[Source material]

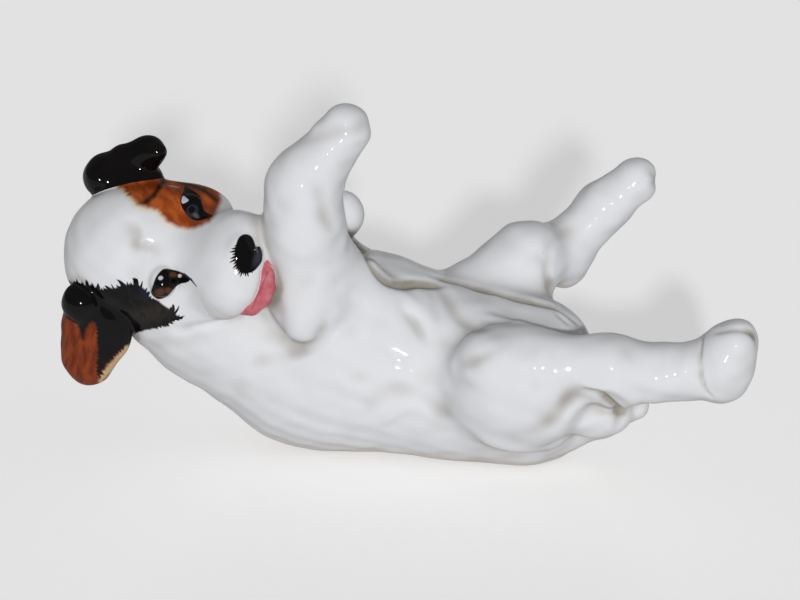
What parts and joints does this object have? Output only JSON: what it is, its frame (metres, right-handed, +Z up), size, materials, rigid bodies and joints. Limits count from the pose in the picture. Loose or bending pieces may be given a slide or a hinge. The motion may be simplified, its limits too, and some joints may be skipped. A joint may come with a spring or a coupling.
{
  "type": "dog figurine",
  "caption": "Glazed china figurine of a terrier puppy lying on its back, legs in the air and head turned to the side, with painted ears and face, resting on a flat under its back.",
  "frame": {"origin": "middle of the flat under the back, on the surface that the figurine rests on", "axes": "+X along the spine from the head to the rump, +Y to the dog's left side, +Z up out of its belly"},
  "size_m": [0.1104, 0.0504, 0.0608],
  "materials": {
    "white_china": "clear gloss glaze over white bone china",
    "black_enamel": "black-brown enamel under a gloss glaze",
    "rust_enamel": "rust-brown enamel under a gloss glaze",
    "pink_enamel": "pink enamel under a gloss glaze"
  },
  "bodies": {
    "root": {"torso": "white_china", "head": "white_china", "left_ear": "black_enamel", "right_ear": "rust_enamel", "right_foreleg": "white_china", "left_foreleg": "white_china", "right_hind_leg": "white_china", "left_hind_leg": "white_china", "tail": "white_china", "tongue": "pink_enamel"}
  },
  "joints": []
}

[Exercise aim]
Your task is to repeat each line of the material exactly.

[Solution for this problem]
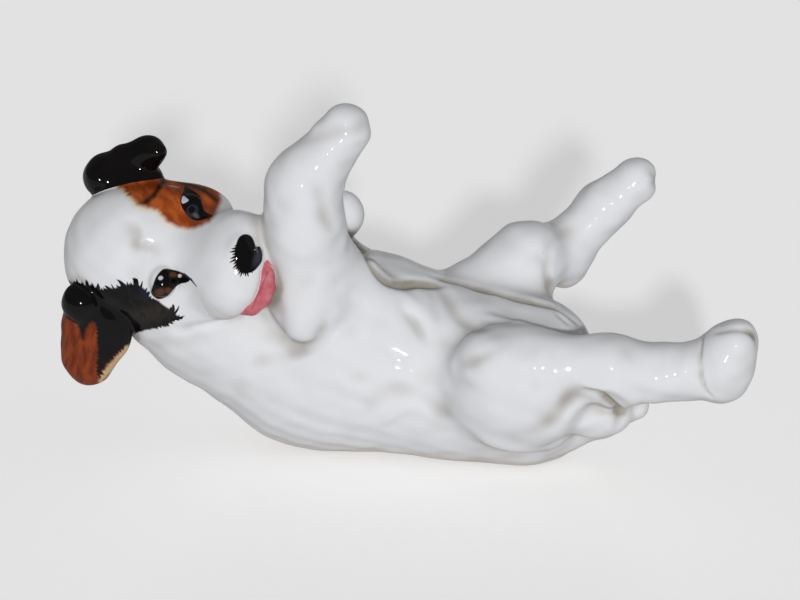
What parts and joints does this object have? Output only JSON: what it is, its frame (metres, right-handed, +Z up), size, materials, rigid bodies and joints. Limits count from the pose in the picture. Loose or bending pieces may be given a slide or a hinge. The motion may be simplified, its limits too, and some joints may be skipped. A joint may come with a spring or a coupling.
{
  "type": "dog figurine",
  "caption": "Glazed china figurine of a terrier puppy lying on its back, legs in the air and head turned to the side, with painted ears and face, resting on a flat under its back.",
  "frame": {"origin": "middle of the flat under the back, on the surface that the figurine rests on", "axes": "+X along the spine from the head to the rump, +Y to the dog's left side, +Z up out of its belly"},
  "size_m": [0.1104, 0.0504, 0.0608],
  "materials": {
    "white_china": "clear gloss glaze over white bone china",
    "black_enamel": "black-brown enamel under a gloss glaze",
    "rust_enamel": "rust-brown enamel under a gloss glaze",
    "pink_enamel": "pink enamel under a gloss glaze"
  },
  "bodies": {
    "root": {"torso": "white_china", "head": "white_china", "left_ear": "black_enamel", "right_ear": "rust_enamel", "right_foreleg": "white_china", "left_foreleg": "white_china", "right_hind_leg": "white_china", "left_hind_leg": "white_china", "tail": "white_china", "tongue": "pink_enamel"}
  },
  "joints": []
}